Obwohl der ukrainische Präsident Wolodymyr Selenskyi eine Friedenslösung für den Donbass zur obersten Priorität seiner Politik erklärt hat und sein Chefberater Andrij Jermak intensiv (manche Kritiker sagen: etwas zu intensiv) mit der russischen Seite im Gespräch ist, kommen die Verhandlungen keinen Schritt voran. Außer einem Gefangenenaustausch ist von den russischen Besatzern und ihren lokalen Hilfstruppen in den illegalen „Volksrepubliken“ Donezk und Luhansk nichts von dem umgesetzt worden, was auf dem „Normandie“-Gipfel im Dezember in Paris vereinbart wurde, angefangen mit einer Waffenruhe.

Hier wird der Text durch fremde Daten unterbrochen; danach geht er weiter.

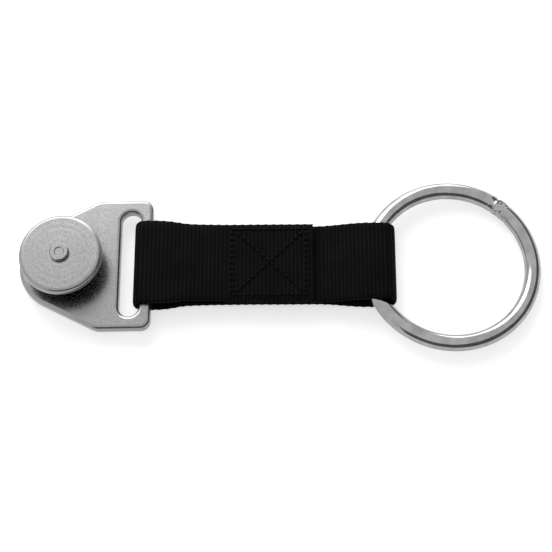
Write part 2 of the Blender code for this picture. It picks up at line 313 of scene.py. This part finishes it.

Im Gegenteil, unter dem Vorwand der Corona-Epidemie sind die Grenzen zu den besetzten Gebieten von den Okkupanten weitgehend dicht gemacht worden – auch für die Beobachter der OSZE. Jermak, der von oppositionellen und zivilgesellschaftlichen Kräften in der Ukraine verdächtigt wird, einem faulen Kompromiss mit Moskau nicht abgeneigt zu sein, bekräftigte kürzlich im Gespräch mit der Frankfurter Allgemeinen Zeitung immerhin, dass die Bedingungen der Ukraine für eine Einigung unverändert stehen: Keine von Kyjw anerkannten Wahlen in den besetzten Gebieten ohne den vorherigen Abzug ausländischer Truppen und illegaler bewaffneter Formationen, den freien Zugang für ukrainische Parteien und Medien sowie die Rückgewinnung der Kontrolle der Ukraine über ihre Grenze zu Russland, kein gemeinsames Beratungsgremium mit Repräsentanten der „Separatisten“, sondern nur mit „anerkannten Vertretern der Zivilgesellschaft“.
Hält sich die ukrainische Führung daran und sind in Jermaks Formulierungen keine Schlupflöcher verborgen, ist zumindest fürs erste nicht mit einem Ausverkauf ukrainischer Interessen um eines schnellen (faulen) Friedens willen zu rechnen. Dass indes der Kreml freiwillig – also, ohne dass der Westen den Druck auf ihn erheblich erhöht, wofür es leider keinerlei Anzeichen gibt (s. dazu meine Analysen vom April und Februar) – die berechtigten ukrainischen Bedingungen akzeptieren und entsprechende Zugeständnisse machen könnte, liegt jenseits des Denkbaren.
So scheint es nach Stand der Dinge am wahrscheinlichsten, dass ungeachtet aller Versprechen Selenskyis, er werde für einen raschen Friedensschluss sorgen, im Donbass auf absehbare Zeit alles auf dem alten (schlechten) Stand bleibt wie vor dem Amtsantritt des neuen Präsidenten. Und dass der Kreml die Verhandlungen nur führt, um Zeit zu gewinnen – die er dazu nutzt, um seine Besatzungsherrschaft im Donbass weiter zu zementieren. Und von dort aus die Unterminierung der gesamten Ukraine verstärkt voranzutreiben.